Given data:
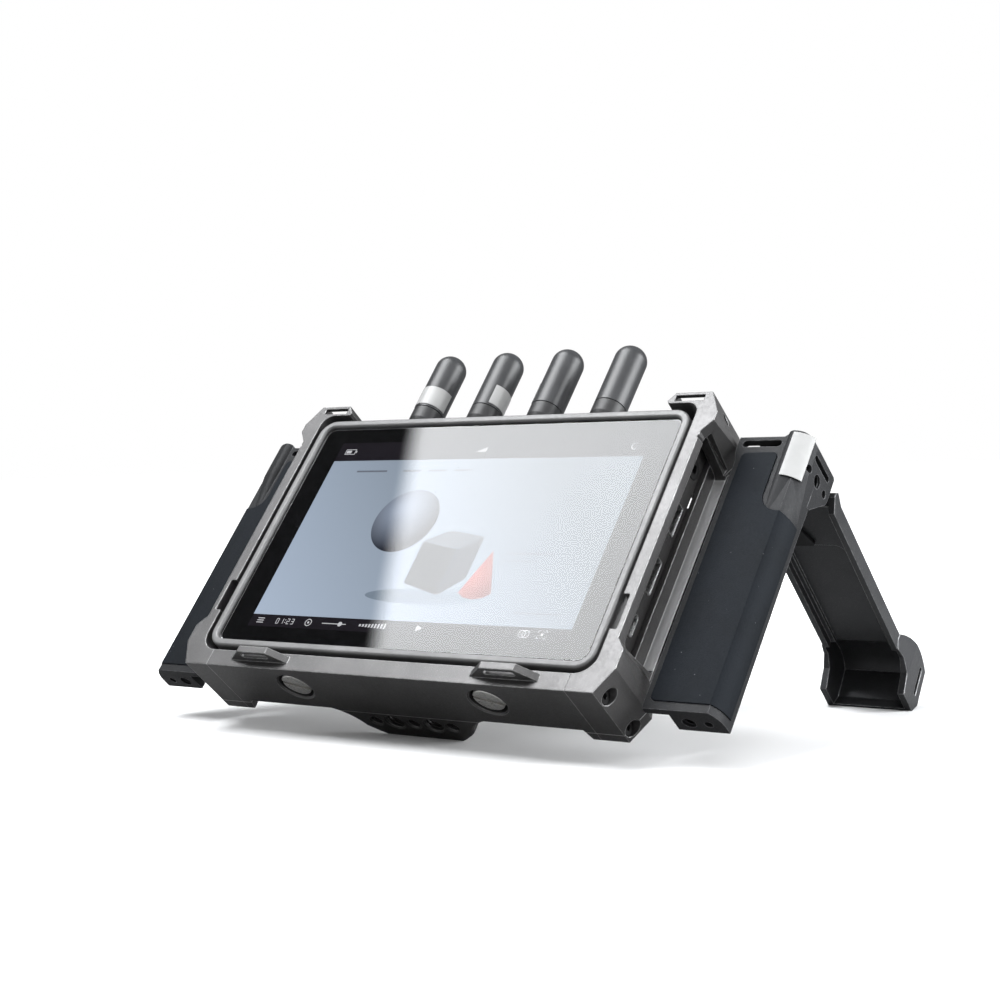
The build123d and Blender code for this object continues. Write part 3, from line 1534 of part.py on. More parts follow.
# Folding leg: a shallow channel that opens towards the handle, with a boot at its end
leg_low_x = leg_centre - leg_width / 2
foot_low_x = leg_centre - foot_width / 2
with BuildPart() as leg_right:
    with BuildSketch(leg_side(leg_low_x)):
        with BuildLine():
            Polyline(
                (leg_root, leg_root_back - leg_root_corner),
                (leg_root + leg_root_top, leg_root_back),
                (leg_root + leg_root_slope, leg_back),
                (foot_start + 4.0, leg_back),
                (foot_start + 12.0, leg_rim),
                (leg_root_rim, leg_rim),
                (leg_root, 2.9),
                close=True,
            )
        make_face()
    extrude(amount=leg_width)
    with BuildSketch(leg_side(foot_low_x)):
        with BuildLine():
            Line((foot_start, leg_back - 2.5), (foot_start, leg_back))
            ThreePointArc((foot_start, leg_back), (foot_crown, foot_crown_back), (foot_heel, foot_heel_back))
            Polyline(
                (foot_heel, foot_heel_back),
                (foot_end, foot_end_rim),
                (foot_tip, foot_rim),
                (foot_rim_start, foot_rim),
                (foot_step, foot_step_rim),
                (foot_blend, leg_rim),
                (foot_start + 2.0, leg_rim),
                (foot_start, leg_back - 2.5),
            )
        make_face()
    extrude(amount=foot_width)
    # the boot widens gradually from the leg
    with BuildSketch(leg_plan(0)):
        for way in (-1, 1):
            Polygon(
                (foot_start - 1.0, way * leg_width / 2),
                (foot_start + foot_flare, way * foot_width / 2),
                (foot_start + foot_flare, way * (foot_width / 2 + 1.0)),
                (foot_start - 1.0, way * (foot_width / 2 + 1.0)),
                align=None,
            )
    extrude(amount=2 * foot_crown_back, both=True, mode=Mode.SUBTRACT)
    # the channel's inside, deeper in a pocket along its middle and in the boot
    with BuildSketch(leg_side(leg_low_x + leg_wall)):
        with BuildLine():
            Polyline(
                (root_inside, leg_back - root_web),
                (foot_start + 6.0, leg_back - root_web),
                (foot_start + 6.0, foot_rim),
                (root_inside, foot_rim),
                close=True,
            )
        make_face()
    extrude(amount=leg_width - 2 * leg_wall, mode=Mode.SUBTRACT)
    with BuildSketch(leg_side(foot_low_x + foot_wall)):
        with BuildLine():
            Line((foot_start + 3.0, foot_rim - 8.0), (foot_start + 3.0, leg_back - leg_web))
            ThreePointArc(
                (foot_start + 3.0, leg_back - leg_web),
                (foot_crown, foot_crown_back - foot_wall),
                (foot_heel - foot_wall, foot_heel_back - foot_wall),
            )
            Polyline(
                (foot_heel - foot_wall, foot_heel_back - foot_wall),
                (foot_end - foot_wall, foot_end_rim),
                (foot_tip - 1.2, foot_rim),
                (foot_tip - 1.2, foot_rim - 8.0),
                (foot_start + 3.0, foot_rim - 8.0),
            )
        make_face()
    extrude(amount=foot_width - 2 * foot_wall, mode=Mode.SUBTRACT)
    with BuildSketch(leg_plan(leg_back - root_web)):
        with Locations(((pocket_start + pocket_end) / 2, 0)):
            RectangleRounded(pocket_end - pocket_start, pocket_width, pocket_corner)
    extrude(amount=root_web - leg_web, mode=Mode.SUBTRACT)
    # strap slot through the boot's outer side
    with BuildSketch(leg_side(leg_centre + foot_width / 2)):
        with Locations((foot_heel - foot_wall - foot_slot_width / 2, (foot_slot_low + foot_slot_high) / 2)):
            SlotOverall(foot_slot_high - foot_slot_low, foot_slot_width, rotation=97)
    extrude(amount=-foot_wall, mode=Mode.SUBTRACT)
    # tongue that turns on the hinge pin
    with BuildSketch(leg_side(cheek_inner + tongue_gap)):
        Circle(tongue_radius)
        with BuildLine():
            Polyline(
                (0, tongue_radius),
                (tongue_reach, leg_back - 0.2),
                (tongue_reach, leg_rim),
                (leg_root_rim, leg_rim - 1.4),
                (0, -tongue_radius),
                close=True,
            )
        make_face()
        Circle(hinge_pin_radius + running_gap, mode=Mode.SUBTRACT)
    extrude(amount=cheek_outer - cheek_inner - 2 * tongue_gap)
hand_in(leg_right, "leg_right")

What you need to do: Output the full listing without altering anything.

Answer:
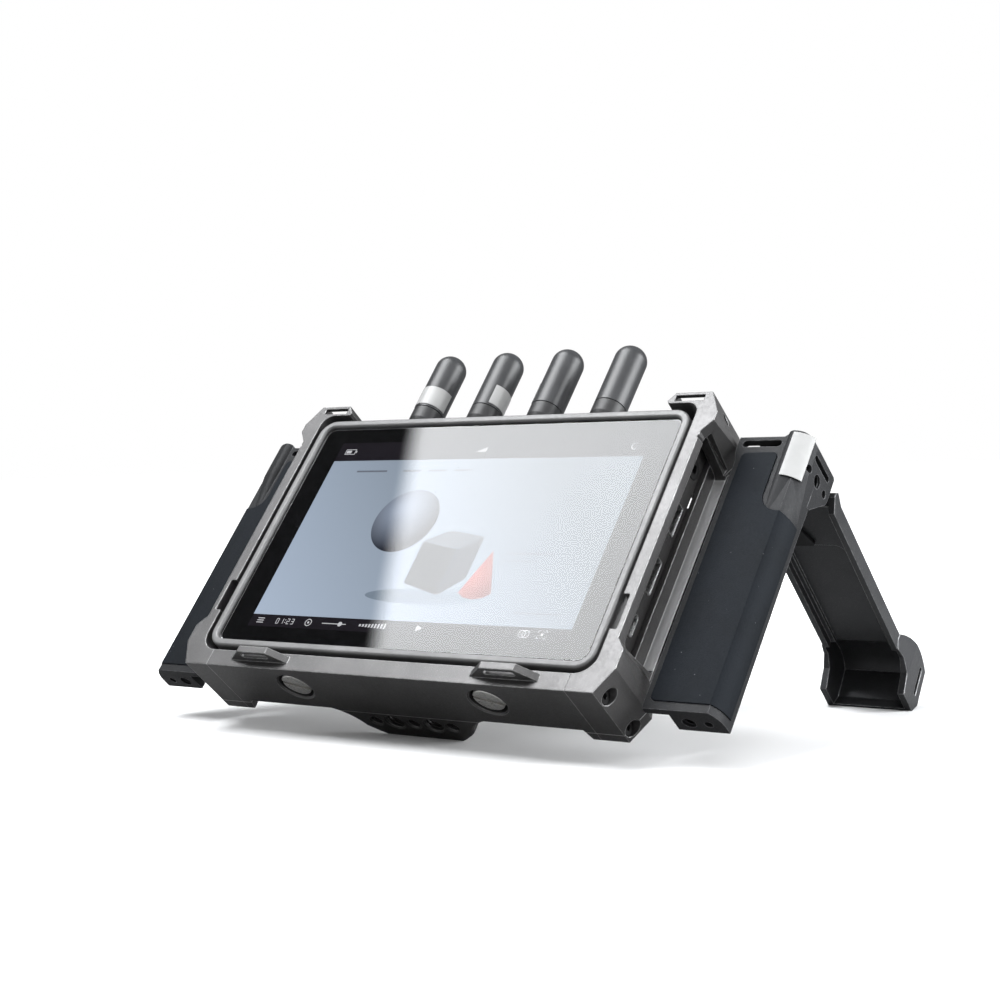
The build123d and Blender code for this object continues. Write part 3, from line 1534 of part.py on. More parts follow.
# Folding leg: a shallow channel that opens towards the handle, with a boot at its end
leg_low_x = leg_centre - leg_width / 2
foot_low_x = leg_centre - foot_width / 2
with BuildPart() as leg_right:
    with BuildSketch(leg_side(leg_low_x)):
        with BuildLine():
            Polyline(
                (leg_root, leg_root_back - leg_root_corner),
                (leg_root + leg_root_top, leg_root_back),
                (leg_root + leg_root_slope, leg_back),
                (foot_start + 4.0, leg_back),
                (foot_start + 12.0, leg_rim),
                (leg_root_rim, leg_rim),
                (leg_root, 2.9),
                close=True,
            )
        make_face()
    extrude(amount=leg_width)
    with BuildSketch(leg_side(foot_low_x)):
        with BuildLine():
            Line((foot_start, leg_back - 2.5), (foot_start, leg_back))
            ThreePointArc((foot_start, leg_back), (foot_crown, foot_crown_back), (foot_heel, foot_heel_back))
            Polyline(
                (foot_heel, foot_heel_back),
                (foot_end, foot_end_rim),
                (foot_tip, foot_rim),
                (foot_rim_start, foot_rim),
                (foot_step, foot_step_rim),
                (foot_blend, leg_rim),
                (foot_start + 2.0, leg_rim),
                (foot_start, leg_back - 2.5),
            )
        make_face()
    extrude(amount=foot_width)
    # the boot widens gradually from the leg
    with BuildSketch(leg_plan(0)):
        for way in (-1, 1):
            Polygon(
                (foot_start - 1.0, way * leg_width / 2),
                (foot_start + foot_flare, way * foot_width / 2),
                (foot_start + foot_flare, way * (foot_width / 2 + 1.0)),
                (foot_start - 1.0, way * (foot_width / 2 + 1.0)),
                align=None,
            )
    extrude(amount=2 * foot_crown_back, both=True, mode=Mode.SUBTRACT)
    # the channel's inside, deeper in a pocket along its middle and in the boot
    with BuildSketch(leg_side(leg_low_x + leg_wall)):
        with BuildLine():
            Polyline(
                (root_inside, leg_back - root_web),
                (foot_start + 6.0, leg_back - root_web),
                (foot_start + 6.0, foot_rim),
                (root_inside, foot_rim),
                close=True,
            )
        make_face()
    extrude(amount=leg_width - 2 * leg_wall, mode=Mode.SUBTRACT)
    with BuildSketch(leg_side(foot_low_x + foot_wall)):
        with BuildLine():
            Line((foot_start + 3.0, foot_rim - 8.0), (foot_start + 3.0, leg_back - leg_web))
            ThreePointArc(
                (foot_start + 3.0, leg_back - leg_web),
                (foot_crown, foot_crown_back - foot_wall),
                (foot_heel - foot_wall, foot_heel_back - foot_wall),
            )
            Polyline(
                (foot_heel - foot_wall, foot_heel_back - foot_wall),
                (foot_end - foot_wall, foot_end_rim),
                (foot_tip - 1.2, foot_rim),
                (foot_tip - 1.2, foot_rim - 8.0),
                (foot_start + 3.0, foot_rim - 8.0),
            )
        make_face()
    extrude(amount=foot_width - 2 * foot_wall, mode=Mode.SUBTRACT)
    with BuildSketch(leg_plan(leg_back - root_web)):
        with Locations(((pocket_start + pocket_end) / 2, 0)):
            RectangleRounded(pocket_end - pocket_start, pocket_width, pocket_corner)
    extrude(amount=root_web - leg_web, mode=Mode.SUBTRACT)
    # strap slot through the boot's outer side
    with BuildSketch(leg_side(leg_centre + foot_width / 2)):
        with Locations((foot_heel - foot_wall - foot_slot_width / 2, (foot_slot_low + foot_slot_high) / 2)):
            SlotOverall(foot_slot_high - foot_slot_low, foot_slot_width, rotation=97)
    extrude(amount=-foot_wall, mode=Mode.SUBTRACT)
    # tongue that turns on the hinge pin
    with BuildSketch(leg_side(cheek_inner + tongue_gap)):
        Circle(tongue_radius)
        with BuildLine():
            Polyline(
                (0, tongue_radius),
                (tongue_reach, leg_back - 0.2),
                (tongue_reach, leg_rim),
                (leg_root_rim, leg_rim - 1.4),
                (0, -tongue_radius),
                close=True,
            )
        make_face()
        Circle(hinge_pin_radius + running_gap, mode=Mode.SUBTRACT)
    extrude(amount=cheek_outer - cheek_inner - 2 * tongue_gap)
hand_in(leg_right, "leg_right")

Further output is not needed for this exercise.